Keep moving. My parents love national parks and take vacations that are more active than anyone I know. They’ll canoe for hours in the morning and then hike during the day. When she’s not on the road, my mom goes for a long daily walk, lifts weights, stretches, works in the yard, canoes (and picks up litter in the process) and more. Her body is strong and she’s managed to stay healthy. "Use it or lose it," she advises. “No one can do this for you.”
Keep your mind moving. She’s always listening to an audio book, playing online brain teasers, challenging friends to online word games, reading the news, trying new recipes and planning adventures to new places. In the process, she’s keeping her mind sharp and engaged.
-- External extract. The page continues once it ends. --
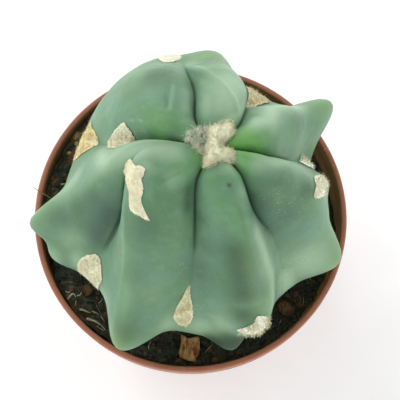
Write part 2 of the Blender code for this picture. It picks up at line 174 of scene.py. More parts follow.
# Furrows: their azimuths in degrees at stations 1 to 5, and the share of the full depth there
FURROW_AZIMUTHS = np.array([
    (-6, 0, 6, 11, 11),
    (54, 58, 60, 62, 63),
    (112, 103, 101, 100, 100),
    (168, 166, 164, 158, 154),
    (179, 187, 206, 214, 213),
    (249, 257, 262, 263, 263),
    (309, 307, 315, 317, 312),
], float)
FURROW_DEPTHS = np.array([
    (1.0, 1.0, 1.0, 1.22, 1.24),
    (1.0, 1.0, 1.0, 1.12, 1.3),
    (1.0, 0.82, 0.72, 0.6, 0.37),
    (1.0, 1.0, 1.0, 0.97, 0.93),
    (0.0, 0.12, 1.05, 0.9, 0.08),
    (1.0, 1.0, 1.0, 1.05, 0.93),
    (1.0, 1.0, 1.1, 1.5, 1.85),
])

# Ribs, each between a furrow and the next: azimuths of the ridge at stations 1 to 5, how far it
# turns from a round pleat to a crest with hollow flanks there, and how much the rib swells
RIDGE_AZIMUTHS = np.array([
    (20, 29, 33, 35, 37),
    (80, 80, 79, 81, 83),
    (144, 137, 130, 122, 114),
    (174, 178, 186, 188, 189),
    (214, 214, 223, 237, 242),
    (284, 290, 291, 292, 297),
    (334, 339, 344, 346, 347),
], float)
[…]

Plus, she tells me she makes sure she has something on the docket every day so she doesn’t get restless. “Have a plan for each day, even if nothing is planned,” she suggests.
Date night is still important. My parents have been married for more than 40 years. About halfway into that, they discovered that other stresses (life, work, kids) had managed to seep into just about all of their own personal time together. So they started dating—each other—again. They’d alternate planning outings each week, and put aside their work and worries and get back to the basics. The lesson: you have to make your relationship a priority, and not let it take a back burner to everything else. “If you have a significant other, engage, interact, cooperate, laugh, challenge and support,” says Mom. “Most of all, enjoy.”
Eat healthy most days, but don’t be afraid to splurge. “Eat like your life depends on it, because in many ways, it does,” says Mom. “A strong body has never been more important.” A well-balanced diet, loaded with fruits and vegetables, was ever-present during my upbringing, and it’s a habit that stuck. But my mom also isn’t afraid to splurge on an order of onion rings or a burger here and there (and neither am I). Everything in moderation.
Visit the doctor regularly (and wear sunscreen). I come from a fair-skinned family, and a recent scare was a reminder to always wear sunscreen and keep skin protected. Thankfully, my mom was on top of it. When she saw something that looked weird, she went to the doctor right away.
Be open-minded and try new things. It’s easy to let habits take over and stick with the old tried and true. But it’s important to shake things up once in a while—meet new people and try new things. “Stay out of ruts,” says Mom. “We all form habits, but ruts lead to dull and boring. New places, new menus, new schedules can keep things interesting.”
Stay connected. My mom has always valued having a few close friends and works hard to maintain those friendships and family relationships, catching up with all of us, one-on-one, when she can. She also keeps tabs on family and acquaintances through social media.